The students have built five schools in four years by raising $60,000, and the trips have been a life-altering experience for the students.  “These are not all necessarily the high-achievers,” explains Green.  “Some were considered at risk for not finishing high school but the trip significantly changed their outlook.”

Educating children fulfills part of Free the Children’s mandate to protect children from poverty and exploitation.   Their web site states the program has, “built more than 500 schools around the world and has reached more than one million young people through outreach in North America.”

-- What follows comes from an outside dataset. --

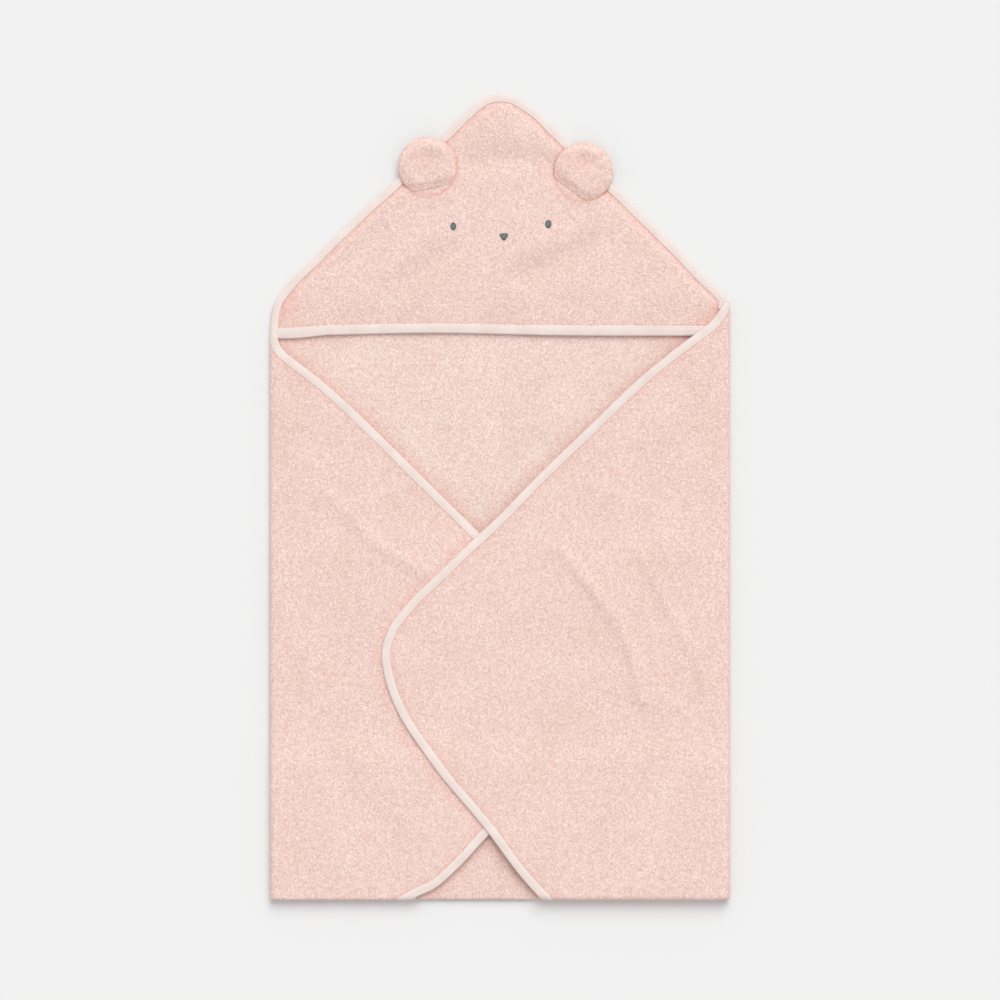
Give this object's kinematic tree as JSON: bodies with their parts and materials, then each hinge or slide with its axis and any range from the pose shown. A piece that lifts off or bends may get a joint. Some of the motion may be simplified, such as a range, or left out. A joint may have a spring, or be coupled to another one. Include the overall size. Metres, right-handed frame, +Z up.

Since her trip last spring, Green feels even more committed to her Bottles for Africa campaign.  “It has become so successful that my husband and I are challenged to keep up with the volume,” she says.  In addition to the abundant donations on her porch, several local eating establishments return their own bottles but donate the refunds to Green.   “It’s wonderful that they do this,” says Green, “as I could not manage the amount of returns they generate.”

But that is not all she does for social responsibility.  Green is an active member of the Sky Dragon Centre in Hamilton, ‘a non-profit worker co-op dedicated to the goals of progressive social and environmental change.’  And she is also a Grandmother of Steel, a group supporting African women raising their grandchildren after the parents have died from AIDS.  Through an affiliation with the Stephen Lewis Foundation, these women lobby and create funds to assist with raising millions of African AIDS orphans.

So I’ll raise a drink and say ‘Cheers to Ruth Green, a totally committed, socially responsible citizen!’ And then I’ll walk my empty wine bottle over to her porch for my humble donation to Bottles for Africa.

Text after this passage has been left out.